## WHAT IS EXPECTED
Return all of the entries exactly, with nothing added or left out.
# start of GIVEN DATA
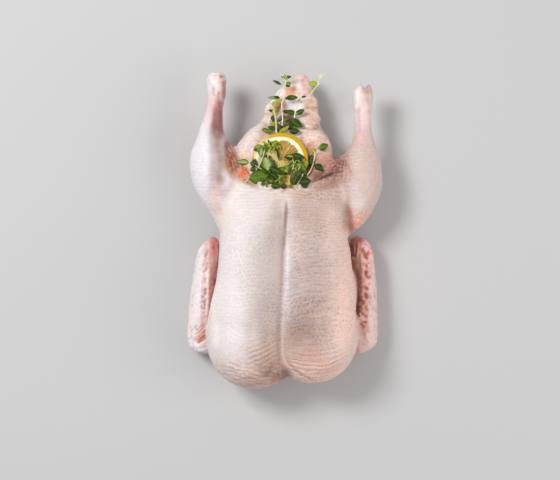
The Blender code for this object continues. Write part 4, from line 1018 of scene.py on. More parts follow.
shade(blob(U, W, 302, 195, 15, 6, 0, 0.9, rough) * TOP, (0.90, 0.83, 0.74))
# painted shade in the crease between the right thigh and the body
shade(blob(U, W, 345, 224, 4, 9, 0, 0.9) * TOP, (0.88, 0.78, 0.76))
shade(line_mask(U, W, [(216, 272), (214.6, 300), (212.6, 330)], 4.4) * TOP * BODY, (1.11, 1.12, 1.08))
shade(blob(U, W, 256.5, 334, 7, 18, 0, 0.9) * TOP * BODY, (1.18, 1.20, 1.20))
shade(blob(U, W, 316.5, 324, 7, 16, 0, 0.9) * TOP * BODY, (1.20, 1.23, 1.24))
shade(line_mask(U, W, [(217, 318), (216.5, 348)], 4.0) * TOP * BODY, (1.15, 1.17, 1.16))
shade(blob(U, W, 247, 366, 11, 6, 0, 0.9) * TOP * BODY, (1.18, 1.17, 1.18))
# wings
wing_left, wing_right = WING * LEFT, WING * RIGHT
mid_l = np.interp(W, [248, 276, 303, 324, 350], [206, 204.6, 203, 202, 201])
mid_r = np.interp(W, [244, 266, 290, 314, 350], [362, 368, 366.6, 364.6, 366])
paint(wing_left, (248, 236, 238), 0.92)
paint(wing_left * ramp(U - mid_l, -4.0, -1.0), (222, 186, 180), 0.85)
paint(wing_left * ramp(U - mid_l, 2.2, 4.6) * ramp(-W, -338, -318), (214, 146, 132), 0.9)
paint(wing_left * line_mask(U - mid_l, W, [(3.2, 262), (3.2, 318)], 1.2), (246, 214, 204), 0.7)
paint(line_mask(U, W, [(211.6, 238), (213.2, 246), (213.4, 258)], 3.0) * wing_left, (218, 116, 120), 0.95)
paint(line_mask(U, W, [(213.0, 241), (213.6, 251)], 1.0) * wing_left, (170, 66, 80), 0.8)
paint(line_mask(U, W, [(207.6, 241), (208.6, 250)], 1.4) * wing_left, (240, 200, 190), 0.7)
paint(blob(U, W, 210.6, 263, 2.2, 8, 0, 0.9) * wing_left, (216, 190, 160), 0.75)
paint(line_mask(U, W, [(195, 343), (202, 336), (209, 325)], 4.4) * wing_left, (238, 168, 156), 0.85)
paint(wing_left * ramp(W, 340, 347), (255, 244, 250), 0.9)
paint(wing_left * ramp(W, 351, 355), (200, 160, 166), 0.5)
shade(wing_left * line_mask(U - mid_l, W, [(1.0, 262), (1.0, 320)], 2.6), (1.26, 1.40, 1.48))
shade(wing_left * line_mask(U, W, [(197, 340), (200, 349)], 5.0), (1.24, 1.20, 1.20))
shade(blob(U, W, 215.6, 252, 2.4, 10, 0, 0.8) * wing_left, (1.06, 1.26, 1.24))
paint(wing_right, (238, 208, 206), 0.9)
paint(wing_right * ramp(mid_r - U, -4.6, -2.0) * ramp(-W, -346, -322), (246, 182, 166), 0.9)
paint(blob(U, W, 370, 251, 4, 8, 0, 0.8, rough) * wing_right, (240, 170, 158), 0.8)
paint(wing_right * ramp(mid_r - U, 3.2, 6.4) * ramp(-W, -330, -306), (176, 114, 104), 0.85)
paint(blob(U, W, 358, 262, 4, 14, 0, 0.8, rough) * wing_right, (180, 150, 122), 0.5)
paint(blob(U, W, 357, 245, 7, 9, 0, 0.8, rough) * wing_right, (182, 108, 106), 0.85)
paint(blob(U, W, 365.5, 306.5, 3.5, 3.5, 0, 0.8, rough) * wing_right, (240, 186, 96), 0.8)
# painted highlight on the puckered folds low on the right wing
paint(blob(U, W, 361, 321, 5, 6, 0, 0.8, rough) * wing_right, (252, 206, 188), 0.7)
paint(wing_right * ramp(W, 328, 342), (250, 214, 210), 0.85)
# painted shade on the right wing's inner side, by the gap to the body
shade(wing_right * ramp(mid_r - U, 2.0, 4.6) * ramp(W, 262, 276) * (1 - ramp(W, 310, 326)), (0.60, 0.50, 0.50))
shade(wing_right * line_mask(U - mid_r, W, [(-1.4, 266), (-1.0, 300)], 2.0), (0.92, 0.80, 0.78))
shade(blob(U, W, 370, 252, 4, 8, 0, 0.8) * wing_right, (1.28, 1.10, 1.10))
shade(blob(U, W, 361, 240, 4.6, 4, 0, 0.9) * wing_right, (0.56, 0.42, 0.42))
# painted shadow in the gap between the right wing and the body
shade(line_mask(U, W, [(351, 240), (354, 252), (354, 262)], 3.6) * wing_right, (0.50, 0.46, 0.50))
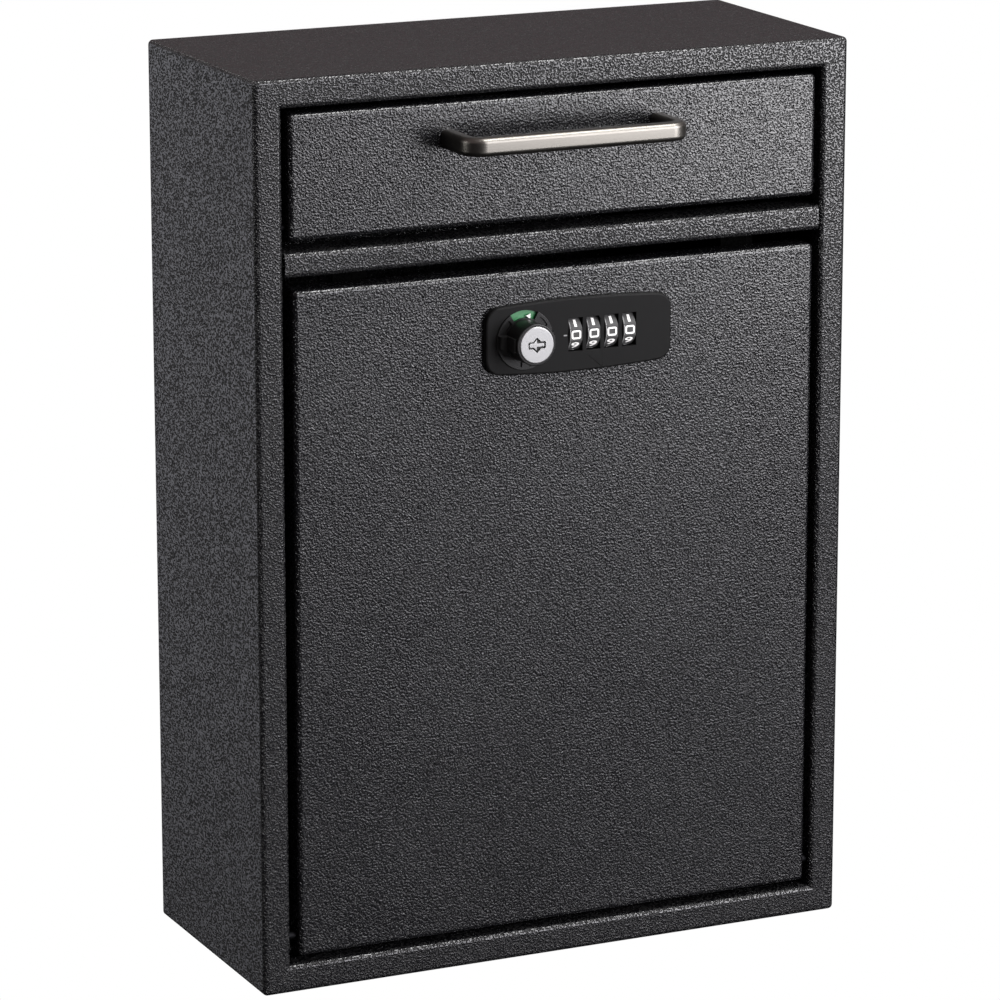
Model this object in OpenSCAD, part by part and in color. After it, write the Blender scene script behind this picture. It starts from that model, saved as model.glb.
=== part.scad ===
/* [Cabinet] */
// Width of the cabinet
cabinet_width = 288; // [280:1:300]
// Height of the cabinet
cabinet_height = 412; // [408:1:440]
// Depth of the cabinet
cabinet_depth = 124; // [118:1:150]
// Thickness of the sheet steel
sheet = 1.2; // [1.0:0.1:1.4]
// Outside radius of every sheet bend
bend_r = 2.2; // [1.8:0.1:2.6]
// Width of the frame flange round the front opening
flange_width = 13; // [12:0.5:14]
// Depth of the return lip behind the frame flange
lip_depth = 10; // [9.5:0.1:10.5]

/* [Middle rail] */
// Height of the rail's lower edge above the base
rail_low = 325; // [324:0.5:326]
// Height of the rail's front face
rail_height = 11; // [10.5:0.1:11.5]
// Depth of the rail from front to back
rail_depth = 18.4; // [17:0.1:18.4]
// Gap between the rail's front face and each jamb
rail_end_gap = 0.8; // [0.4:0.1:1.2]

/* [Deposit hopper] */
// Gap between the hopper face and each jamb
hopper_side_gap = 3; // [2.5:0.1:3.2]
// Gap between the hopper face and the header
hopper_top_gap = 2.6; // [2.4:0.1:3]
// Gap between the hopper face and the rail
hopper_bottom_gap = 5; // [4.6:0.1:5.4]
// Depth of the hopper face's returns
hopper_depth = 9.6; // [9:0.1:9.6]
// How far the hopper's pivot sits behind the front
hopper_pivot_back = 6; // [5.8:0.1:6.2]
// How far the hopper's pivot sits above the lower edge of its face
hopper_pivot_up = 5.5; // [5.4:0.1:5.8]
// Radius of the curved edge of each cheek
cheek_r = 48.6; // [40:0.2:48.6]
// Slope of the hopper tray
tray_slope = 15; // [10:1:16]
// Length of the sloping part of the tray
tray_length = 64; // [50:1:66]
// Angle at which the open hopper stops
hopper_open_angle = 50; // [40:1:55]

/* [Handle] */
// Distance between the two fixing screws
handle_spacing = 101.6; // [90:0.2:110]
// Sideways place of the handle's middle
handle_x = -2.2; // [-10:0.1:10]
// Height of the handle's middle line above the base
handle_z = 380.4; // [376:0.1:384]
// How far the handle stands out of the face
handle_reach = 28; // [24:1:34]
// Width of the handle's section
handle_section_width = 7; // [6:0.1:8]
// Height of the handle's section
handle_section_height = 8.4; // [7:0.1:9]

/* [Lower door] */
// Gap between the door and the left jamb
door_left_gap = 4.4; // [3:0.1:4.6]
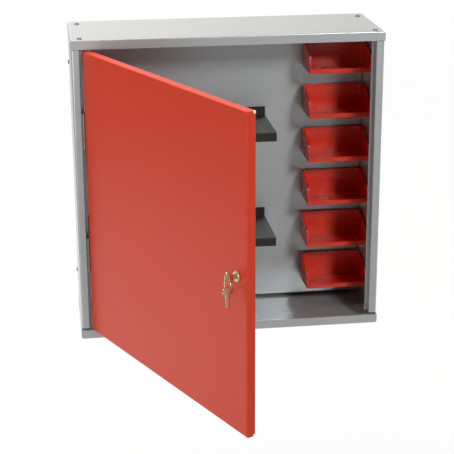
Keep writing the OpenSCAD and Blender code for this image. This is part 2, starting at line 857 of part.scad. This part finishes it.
# end of GIVEN DATA
## EXERCISE SOLUTION
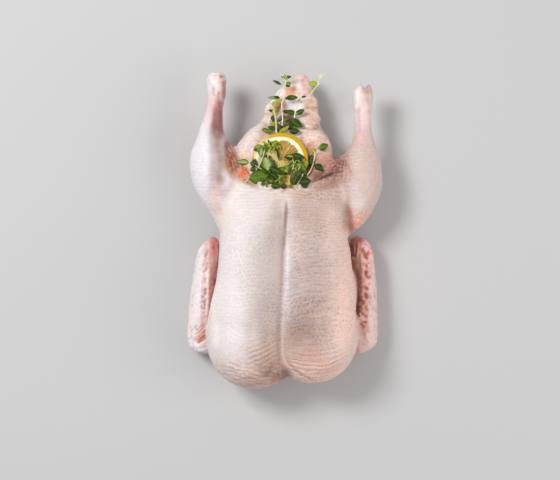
The Blender code for this object continues. Write part 4, from line 1018 of scene.py on. More parts follow.
shade(blob(U, W, 302, 195, 15, 6, 0, 0.9, rough) * TOP, (0.90, 0.83, 0.74))
# painted shade in the crease between the right thigh and the body
shade(blob(U, W, 345, 224, 4, 9, 0, 0.9) * TOP, (0.88, 0.78, 0.76))
shade(line_mask(U, W, [(216, 272), (214.6, 300), (212.6, 330)], 4.4) * TOP * BODY, (1.11, 1.12, 1.08))
shade(blob(U, W, 256.5, 334, 7, 18, 0, 0.9) * TOP * BODY, (1.18, 1.20, 1.20))
shade(blob(U, W, 316.5, 324, 7, 16, 0, 0.9) * TOP * BODY, (1.20, 1.23, 1.24))
shade(line_mask(U, W, [(217, 318), (216.5, 348)], 4.0) * TOP * BODY, (1.15, 1.17, 1.16))
shade(blob(U, W, 247, 366, 11, 6, 0, 0.9) * TOP * BODY, (1.18, 1.17, 1.18))
# wings
wing_left, wing_right = WING * LEFT, WING * RIGHT
mid_l = np.interp(W, [248, 276, 303, 324, 350], [206, 204.6, 203, 202, 201])
mid_r = np.interp(W, [244, 266, 290, 314, 350], [362, 368, 366.6, 364.6, 366])
paint(wing_left, (248, 236, 238), 0.92)
paint(wing_left * ramp(U - mid_l, -4.0, -1.0), (222, 186, 180), 0.85)
paint(wing_left * ramp(U - mid_l, 2.2, 4.6) * ramp(-W, -338, -318), (214, 146, 132), 0.9)
paint(wing_left * line_mask(U - mid_l, W, [(3.2, 262), (3.2, 318)], 1.2), (246, 214, 204), 0.7)
paint(line_mask(U, W, [(211.6, 238), (213.2, 246), (213.4, 258)], 3.0) * wing_left, (218, 116, 120), 0.95)
paint(line_mask(U, W, [(213.0, 241), (213.6, 251)], 1.0) * wing_left, (170, 66, 80), 0.8)
paint(line_mask(U, W, [(207.6, 241), (208.6, 250)], 1.4) * wing_left, (240, 200, 190), 0.7)
paint(blob(U, W, 210.6, 263, 2.2, 8, 0, 0.9) * wing_left, (216, 190, 160), 0.75)
paint(line_mask(U, W, [(195, 343), (202, 336), (209, 325)], 4.4) * wing_left, (238, 168, 156), 0.85)
paint(wing_left * ramp(W, 340, 347), (255, 244, 250), 0.9)
paint(wing_left * ramp(W, 351, 355), (200, 160, 166), 0.5)
shade(wing_left * line_mask(U - mid_l, W, [(1.0, 262), (1.0, 320)], 2.6), (1.26, 1.40, 1.48))
shade(wing_left * line_mask(U, W, [(197, 340), (200, 349)], 5.0), (1.24, 1.20, 1.20))
shade(blob(U, W, 215.6, 252, 2.4, 10, 0, 0.8) * wing_left, (1.06, 1.26, 1.24))
paint(wing_right, (238, 208, 206), 0.9)
paint(wing_right * ramp(mid_r - U, -4.6, -2.0) * ramp(-W, -346, -322), (246, 182, 166), 0.9)
paint(blob(U, W, 370, 251, 4, 8, 0, 0.8, rough) * wing_right, (240, 170, 158), 0.8)
paint(wing_right * ramp(mid_r - U, 3.2, 6.4) * ramp(-W, -330, -306), (176, 114, 104), 0.85)
paint(blob(U, W, 358, 262, 4, 14, 0, 0.8, rough) * wing_right, (180, 150, 122), 0.5)
paint(blob(U, W, 357, 245, 7, 9, 0, 0.8, rough) * wing_right, (182, 108, 106), 0.85)
paint(blob(U, W, 365.5, 306.5, 3.5, 3.5, 0, 0.8, rough) * wing_right, (240, 186, 96), 0.8)
# painted highlight on the puckered folds low on the right wing
paint(blob(U, W, 361, 321, 5, 6, 0, 0.8, rough) * wing_right, (252, 206, 188), 0.7)
paint(wing_right * ramp(W, 328, 342), (250, 214, 210), 0.85)
# painted shade on the right wing's inner side, by the gap to the body
shade(wing_right * ramp(mid_r - U, 2.0, 4.6) * ramp(W, 262, 276) * (1 - ramp(W, 310, 326)), (0.60, 0.50, 0.50))
shade(wing_right * line_mask(U - mid_r, W, [(-1.4, 266), (-1.0, 300)], 2.0), (0.92, 0.80, 0.78))
shade(blob(U, W, 370, 252, 4, 8, 0, 0.8) * wing_right, (1.28, 1.10, 1.10))
shade(blob(U, W, 361, 240, 4.6, 4, 0, 0.9) * wing_right, (0.56, 0.42, 0.42))
# painted shadow in the gap between the right wing and the body
shade(line_mask(U, W, [(351, 240), (354, 252), (354, 262)], 3.6) * wing_right, (0.50, 0.46, 0.50))
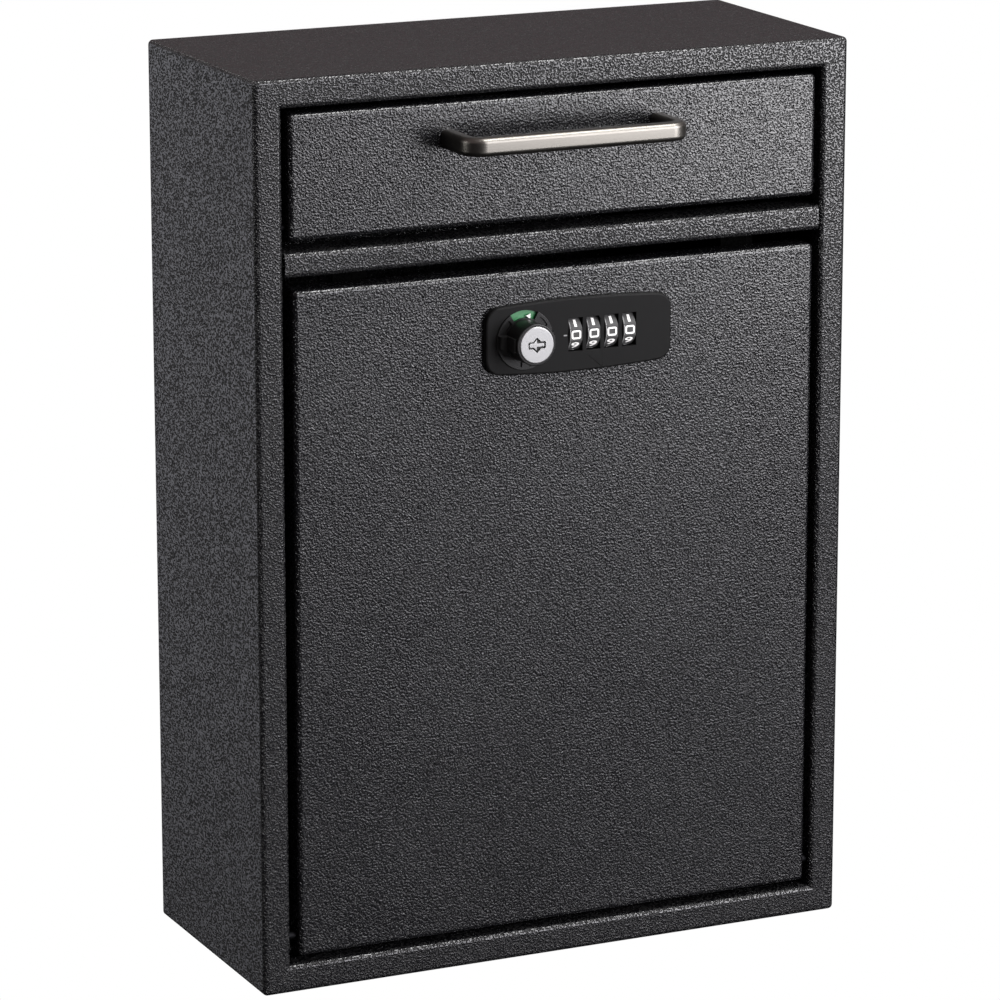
Model this object in OpenSCAD, part by part and in color. After it, write the Blender scene script behind this picture. It starts from that model, saved as model.glb.
=== part.scad ===
/* [Cabinet] */
// Width of the cabinet
cabinet_width = 288; // [280:1:300]
// Height of the cabinet
cabinet_height = 412; // [408:1:440]
// Depth of the cabinet
cabinet_depth = 124; // [118:1:150]
// Thickness of the sheet steel
sheet = 1.2; // [1.0:0.1:1.4]
// Outside radius of every sheet bend
bend_r = 2.2; // [1.8:0.1:2.6]
// Width of the frame flange round the front opening
flange_width = 13; // [12:0.5:14]
// Depth of the return lip behind the frame flange
lip_depth = 10; // [9.5:0.1:10.5]

/* [Middle rail] */
// Height of the rail's lower edge above the base
rail_low = 325; // [324:0.5:326]
// Height of the rail's front face
rail_height = 11; // [10.5:0.1:11.5]
// Depth of the rail from front to back
rail_depth = 18.4; // [17:0.1:18.4]
// Gap between the rail's front face and each jamb
rail_end_gap = 0.8; // [0.4:0.1:1.2]

/* [Deposit hopper] */
// Gap between the hopper face and each jamb
hopper_side_gap = 3; // [2.5:0.1:3.2]
// Gap between the hopper face and the header
hopper_top_gap = 2.6; // [2.4:0.1:3]
// Gap between the hopper face and the rail
hopper_bottom_gap = 5; // [4.6:0.1:5.4]
// Depth of the hopper face's returns
hopper_depth = 9.6; // [9:0.1:9.6]
// How far the hopper's pivot sits behind the front
hopper_pivot_back = 6; // [5.8:0.1:6.2]
// How far the hopper's pivot sits above the lower edge of its face
hopper_pivot_up = 5.5; // [5.4:0.1:5.8]
// Radius of the curved edge of each cheek
cheek_r = 48.6; // [40:0.2:48.6]
// Slope of the hopper tray
tray_slope = 15; // [10:1:16]
// Length of the sloping part of the tray
tray_length = 64; // [50:1:66]
// Angle at which the open hopper stops
hopper_open_angle = 50; // [40:1:55]

/* [Handle] */
// Distance between the two fixing screws
handle_spacing = 101.6; // [90:0.2:110]
// Sideways place of the handle's middle
handle_x = -2.2; // [-10:0.1:10]
// Height of the handle's middle line above the base
handle_z = 380.4; // [376:0.1:384]
// How far the handle stands out of the face
handle_reach = 28; // [24:1:34]
// Width of the handle's section
handle_section_width = 7; // [6:0.1:8]
// Height of the handle's section
handle_section_height = 8.4; // [7:0.1:9]

/* [Lower door] */
// Gap between the door and the left jamb
door_left_gap = 4.4; // [3:0.1:4.6]
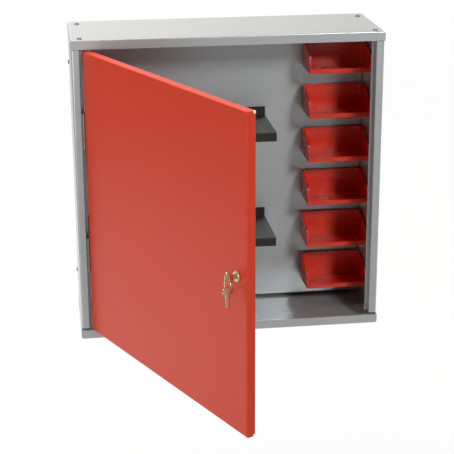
Keep writing the OpenSCAD and Blender code for this image. This is part 2, starting at line 857 of part.scad. This part finishes it.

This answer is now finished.